Canadian regional airline

Skyjet MG o/a Air Liaison is a regional airline based in Quebec City, Quebec with its base being the Québec City Jean Lesage International Airport. It operates scheduled flights to 15 domestic destinations from Monday to Friday, and has a morning-only schedule on Sundays.

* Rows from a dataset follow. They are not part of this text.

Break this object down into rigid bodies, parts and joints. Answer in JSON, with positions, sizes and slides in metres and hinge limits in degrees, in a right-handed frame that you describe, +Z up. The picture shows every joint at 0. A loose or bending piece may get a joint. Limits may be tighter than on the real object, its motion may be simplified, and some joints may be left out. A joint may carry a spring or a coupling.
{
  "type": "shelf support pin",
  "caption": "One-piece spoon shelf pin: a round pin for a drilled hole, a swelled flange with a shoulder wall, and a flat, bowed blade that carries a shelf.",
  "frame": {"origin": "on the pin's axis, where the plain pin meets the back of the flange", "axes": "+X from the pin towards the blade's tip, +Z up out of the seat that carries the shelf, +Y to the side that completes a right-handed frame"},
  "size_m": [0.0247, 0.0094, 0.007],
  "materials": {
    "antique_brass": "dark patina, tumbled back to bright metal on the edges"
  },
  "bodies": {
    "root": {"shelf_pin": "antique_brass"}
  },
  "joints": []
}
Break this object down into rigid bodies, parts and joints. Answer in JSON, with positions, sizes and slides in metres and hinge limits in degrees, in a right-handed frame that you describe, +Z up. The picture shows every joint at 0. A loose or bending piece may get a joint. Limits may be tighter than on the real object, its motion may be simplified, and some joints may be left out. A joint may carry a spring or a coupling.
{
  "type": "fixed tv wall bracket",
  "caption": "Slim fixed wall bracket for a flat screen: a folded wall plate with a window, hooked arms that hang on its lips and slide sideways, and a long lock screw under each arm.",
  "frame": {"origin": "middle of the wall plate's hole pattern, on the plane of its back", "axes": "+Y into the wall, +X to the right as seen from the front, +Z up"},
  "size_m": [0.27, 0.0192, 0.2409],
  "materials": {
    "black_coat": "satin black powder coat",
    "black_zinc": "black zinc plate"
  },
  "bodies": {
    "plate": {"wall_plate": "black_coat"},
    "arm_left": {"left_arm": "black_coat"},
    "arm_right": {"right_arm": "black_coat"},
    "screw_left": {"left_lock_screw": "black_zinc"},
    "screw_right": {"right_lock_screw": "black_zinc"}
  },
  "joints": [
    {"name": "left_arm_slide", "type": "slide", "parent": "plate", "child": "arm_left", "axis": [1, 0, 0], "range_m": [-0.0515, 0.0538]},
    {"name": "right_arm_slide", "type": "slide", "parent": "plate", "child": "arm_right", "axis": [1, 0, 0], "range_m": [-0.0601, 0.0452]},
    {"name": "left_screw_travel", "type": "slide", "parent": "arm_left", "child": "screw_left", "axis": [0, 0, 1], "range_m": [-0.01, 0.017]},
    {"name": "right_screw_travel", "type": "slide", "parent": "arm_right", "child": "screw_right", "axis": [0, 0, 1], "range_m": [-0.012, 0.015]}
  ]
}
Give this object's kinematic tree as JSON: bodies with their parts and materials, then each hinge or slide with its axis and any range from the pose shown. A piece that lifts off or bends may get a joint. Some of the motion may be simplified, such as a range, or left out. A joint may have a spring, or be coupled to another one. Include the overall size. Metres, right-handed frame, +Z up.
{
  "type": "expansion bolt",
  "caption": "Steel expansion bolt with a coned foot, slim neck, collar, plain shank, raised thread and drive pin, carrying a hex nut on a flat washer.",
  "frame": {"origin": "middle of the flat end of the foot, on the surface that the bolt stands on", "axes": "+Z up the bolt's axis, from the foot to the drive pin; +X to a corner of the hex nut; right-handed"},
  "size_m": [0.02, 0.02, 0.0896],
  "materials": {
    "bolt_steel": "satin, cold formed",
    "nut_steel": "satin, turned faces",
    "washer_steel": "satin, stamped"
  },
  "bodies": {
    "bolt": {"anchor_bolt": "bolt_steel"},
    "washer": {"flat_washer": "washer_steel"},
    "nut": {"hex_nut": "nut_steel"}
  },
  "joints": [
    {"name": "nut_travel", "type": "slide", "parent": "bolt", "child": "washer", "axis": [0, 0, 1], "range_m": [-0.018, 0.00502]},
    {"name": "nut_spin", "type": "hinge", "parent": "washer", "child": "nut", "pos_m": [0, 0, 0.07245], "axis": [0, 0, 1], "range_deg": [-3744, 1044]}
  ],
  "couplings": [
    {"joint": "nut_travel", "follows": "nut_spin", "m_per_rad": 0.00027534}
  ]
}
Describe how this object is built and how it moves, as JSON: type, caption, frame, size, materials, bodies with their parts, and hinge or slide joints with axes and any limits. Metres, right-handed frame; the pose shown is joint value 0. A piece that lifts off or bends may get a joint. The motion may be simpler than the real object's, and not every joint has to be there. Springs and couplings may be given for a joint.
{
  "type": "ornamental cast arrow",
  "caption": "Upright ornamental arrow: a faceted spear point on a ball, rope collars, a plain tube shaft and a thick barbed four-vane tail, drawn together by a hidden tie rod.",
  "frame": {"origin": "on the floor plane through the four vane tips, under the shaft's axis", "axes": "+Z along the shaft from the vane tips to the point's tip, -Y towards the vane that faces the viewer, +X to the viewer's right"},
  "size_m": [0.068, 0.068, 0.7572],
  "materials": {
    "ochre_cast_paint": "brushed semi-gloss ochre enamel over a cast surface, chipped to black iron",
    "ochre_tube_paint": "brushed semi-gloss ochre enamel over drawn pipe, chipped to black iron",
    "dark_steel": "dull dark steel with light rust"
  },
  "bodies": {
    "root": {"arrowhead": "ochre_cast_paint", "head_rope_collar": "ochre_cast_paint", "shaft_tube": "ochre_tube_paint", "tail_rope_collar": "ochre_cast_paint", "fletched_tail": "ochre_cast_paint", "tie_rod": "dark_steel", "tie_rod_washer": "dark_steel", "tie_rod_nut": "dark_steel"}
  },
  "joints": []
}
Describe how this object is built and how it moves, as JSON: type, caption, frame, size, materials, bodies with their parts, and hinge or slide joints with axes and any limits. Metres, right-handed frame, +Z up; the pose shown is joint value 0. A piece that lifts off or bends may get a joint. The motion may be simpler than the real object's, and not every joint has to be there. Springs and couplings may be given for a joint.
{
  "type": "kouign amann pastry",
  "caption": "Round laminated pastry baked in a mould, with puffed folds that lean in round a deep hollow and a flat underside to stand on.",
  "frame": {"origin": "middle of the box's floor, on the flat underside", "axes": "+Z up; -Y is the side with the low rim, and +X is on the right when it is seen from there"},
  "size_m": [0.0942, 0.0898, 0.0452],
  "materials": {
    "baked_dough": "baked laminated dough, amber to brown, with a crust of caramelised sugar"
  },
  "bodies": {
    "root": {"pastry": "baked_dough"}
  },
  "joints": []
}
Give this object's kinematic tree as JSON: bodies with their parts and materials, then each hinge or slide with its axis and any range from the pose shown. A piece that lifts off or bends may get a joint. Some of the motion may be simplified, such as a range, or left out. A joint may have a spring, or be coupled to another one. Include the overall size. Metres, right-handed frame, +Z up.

Air Liaison partners with Waterloo-based Pivot Airlines, and allows the company to offer flights on a Montreal-to-Sept-Îles corridor done by a Bombardier CRJ 200.

== Destinations ==
Air Liaison began serving Montréal–Trudeau International Airport on September 10, 2020, though the company switched to a close by, South-Shore-located airport in Saint-Hubert, near Longueuil. Air Liaison operates scheduled services to the following domestic destinations (as of Apr. 2025):

===Scheduled flights===

| Province | Community/City | IATA | ICAO | Airport |
|---|---|---|---|---|
| Quebec | Baie-Comeau | YBC | CYBC | Baie-Comeau Airport |
| Quebec | Blanc-Sablon | YBX | CYBX | Lourdes-de-Blanc-Sablon Airport |
| Quebec | Chevery | YHR | CYHR | Chevery Airport |
| Quebec | Havre-Saint-Pierre | YGV | CYGV | Havre Saint-Pierre Airport |
| Quebec | La Romaine | ZGS | CTT5 | La Romaine Airport |
| Quebec | La Tabatière | ZLT | CTU5 | La Tabatière Airport |
| Quebec | Saint-Hubert | YHU | CYHU | Montreal Metropolitan Airport |
| Quebec | Natashquan | YNA | CYNA | Natashquan Airport |
| Quebec | Port-Menier | YPN | CYPN | Port-Menier Airport |
| Quebec | Quebec City | YQB | CYQB | Québec City Jean Lesage International Airport |
| Quebec | Rouyn-Noranda | YUY | CYUY | Rouyn-Noranda Airport |
| Quebec | Saint-Augustin | YIF | CYIF | Saint-Augustin Airport |
| Quebec | Sept-Îles | YZV | CYZV | Sept-Îles Airport |
| Quebec | Tête-à-la-Baleine | ZTB | CTB6 | Tête-à-la-Baleine Airport |
| Quebec | Val-d'Or | YVO | CYVO | Val-d'Or Airport |

==Fleet==
As of May 2025, Transport Canada listed 13 aircraft registered with Air Liaison.

Air Liaison fleet
| Aircraft | No. of aircraft TC) | Variants | Notes |
|---|---|---|---|
| Beechcraft King Air | 1 | Model 100 |  |
| Beechcraft Super King Air | 2 | Super King Air 200 |  |
| Beechcraft 1900 | 8 | 1900D |  |
| Cessna 208B Caravan | 1 |  | Cargo-only plane |
| Learjet 45 | 1 |  |  |
| Total | 13 |  |  |

== Charter and medevac services ==
In addition to scheduled flights, in 2015 Air Liaison began offering medical-evacuation services for eastern Quebec. Air Liaison also offers charter services across Canada and the United States.